# Canon 100mm L or Zeiss 100mm



## Anjouri123 (Jan 6, 2014)

Anybody go from the 100mm L to the Zeiss 100mm or vice versa and did you regret the move? I have the Canon 135 L and a  100mm L and I truly want to give the Zeiss a try but really cannot afford overall purchase without giving something up. I am also thinking about the Zeiss 35mm f2. What would be best 2 kit combo? I also have a 24-105, 70-200 f4 IS and a 35mm f2 non IS.


----------



## JOEFLY (Jan 8, 2014)

I do not understand why you would trade an equivalent Canon for a Zeiss.


----------



## ronlane (Jan 8, 2014)

JOEFLY said:


> I do not understand why you would trade an equivalent Canon for a Zeiss.



I could be wrong but from what I understand Zeiss makes some GREAT glass. If it's that good, I could see wanting to try it over Canon glass.


----------



## kathyt (Jan 8, 2014)

The Canon 100L is amazing.
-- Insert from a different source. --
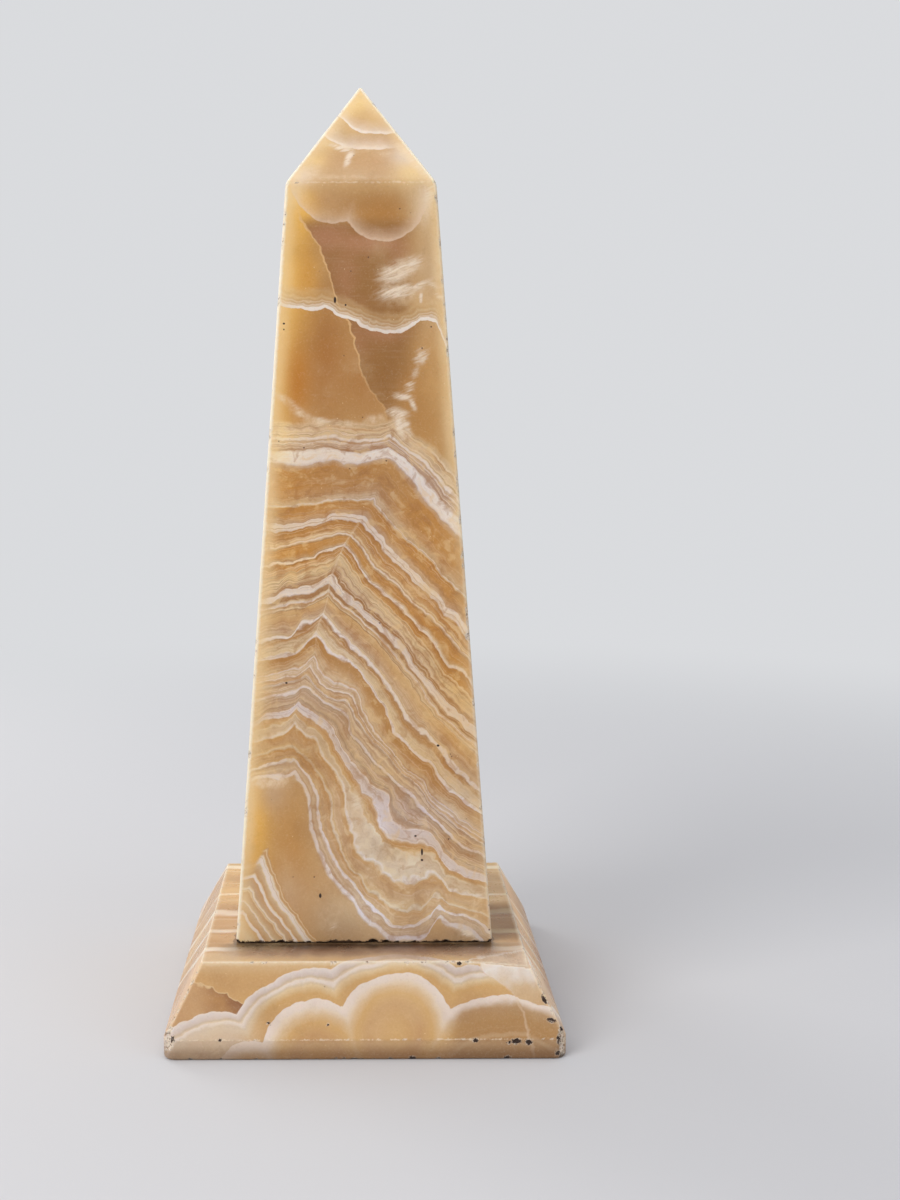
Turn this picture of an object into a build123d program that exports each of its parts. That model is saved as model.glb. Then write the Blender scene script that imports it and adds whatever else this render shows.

I am not sure what you are looking to improve upon that the Canon lens doesn't offer. Don't get me started on the 135, because it is my baby.


----------



## JOEFLY (Jan 8, 2014)

OK, I am only a hobbyist with some L glass and I am very happy with it. Maybe you could rent some Zeiss lens and try it. I would be interested to know if it is that much better.


----------



## j-digg (Jan 15, 2014)

I'd say keep the L unless you can find someone to pay a good amount for it and you could make the switch relatively hassle free. I love my L, but when shooting macro I manually focus 90% of the time, if not more... so I could easily live with an MF macro lens. The other Zeiss I had considered was the 21 2.8, which I also wouldn't mind as a MF lens, being a wider angle that I would mainly use for landscapes.


----------



## TCampbell (Jan 15, 2014)

I'm curious why you'd want to trade a Canon L series lens for a Zeiss.  

Zeiss DOES make very good glass.... but so are the Canon L series lenses.  

In the case of the Canon EF 100mm f/2.8L IS USM Macro vs the Zeiss Macro-Planar T* 2/100, the Canon has a better MTF score ... even when accounting for the fact that Zeiss is an f/2 lens and the Canon is an f/2.8.  The Canon at f/2.8 has higher acutance than the Zeiss even when the Zeiss is stopped down to f/4.  Keep in mind that this is a manual focus lens.


----------